The advantage for candidates could come in the form of coordinated party expenditures. As a hypothetical example in a post-McCutcheon world, a donor might contribute $200,000 to a JFC, having four specific Arizona representatives in mind. Those funds are distributed among various state parties but eventually make their way to a state party in Arizona to conduct coordinated expenditures. This is how a party pays for goods/services to benefit a candidate’s general election (for example by paying campaign bills or coordinating campaign advertising) without triggering an “in-kind” contribution. Thus, while direct and in-kind contributions by parties are limited to $5,000, parties may spend up to $46,600 (in 2013 dollars) in coordinated expenditures per House race. This is nothing new. However, our hypothetical JFC donor—who would normally bump up against aggregate limits—now could see that all four preferred candidates receive the full benefit of coordinated expenditures.

The lower court worried that “the candidate who knows the coordinated expenditure funding derives from that single large check … will know precisely where to lay the wreath of gratitude.” But the Supreme Court might decide, notwithstanding these concerns, that the caps are unconstitutional under the First Amendment.

Candidates regularly jockey for coordinated money. It is unclear how that process will change, but it will change if the Court strikes down the limits. Candidates therefore should have a plan in place to tap any new resources that become available.

Candidate-Specific PACs. Candidates cannot establish multiple committees to receive multiple $2,600 contributions. Nor can donors earmark a PAC contribution for a particular candidate if the donor has already maxed out contributions to that candidate. However, nothing prevents a donor from making $5,000 contributions to various PACs that the donor hopes will contribute to his/her preferred candidates. Regulations merely prevent contributions given “with the knowledge that a substantial portion will be contributed to that candidate.”

With aggregate limits, it does not make much sense to test that boundary or attempt to maximize the multiplication effect of PACs. For example, it would probably not be worth the time or effort to establish only a handful of PACs and keep track of various donors’ contribution capacities. In particular, it would be cumbersome to track what amounts donors gave to what federal candidates, evaluate how much “cap room” they have left, and strategically direct their remaining contribution amounts to a handful of candidate-friendly PACs.

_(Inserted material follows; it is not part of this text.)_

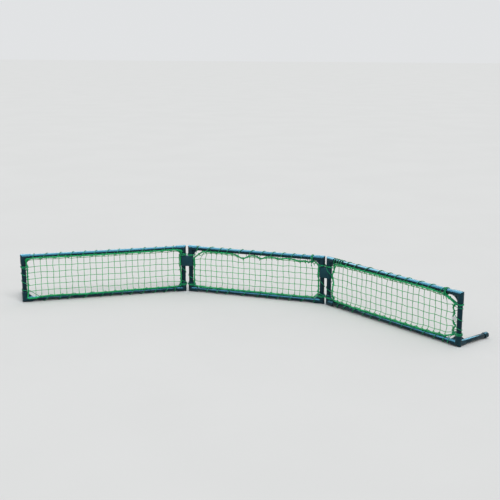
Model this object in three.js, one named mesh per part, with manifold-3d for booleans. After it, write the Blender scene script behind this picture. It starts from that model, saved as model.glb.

But without any caps whatsoever, it may be tempting to establish potentially dozens of PACs that can be expected to support certain candidates. Lawyers will then be asked by clients—likely to be donors or past aides of those candidates who are suddenly interested in forming an array of innocuous-sounding organizations—how much distance they must maintain from a particular campaign. The implicit goal would be to create a network of PACs, “independently” run by unaffiliated volunteers but who can reliably be counted upon to support a particular candidate. The effect, defenders of the aggregate caps worry, will be that donors circumvent the base contribution limits by exponentially making PACs contributions in a way not previously possible.

These are just two examples of what a post-McCutcheon world might look like. While some may think the sky is falling, take solace: myriad prophylactic measures will survive this ruling. Earmarking prohibitions, enforced by the FEC, will still be in place. Contributions and expenditures will be disclosed. And watchdogs can still be expected to shine a light on suspicious activity.

Whether the sea change brought about by McCutcheon will undermine the campaign finance system is ultimately for Congress to decide. In the meantime, however, candidates may want to prepare for this potential change now or risk being at a competitive disadvantage when the Supreme Court’s decision is rendered next year.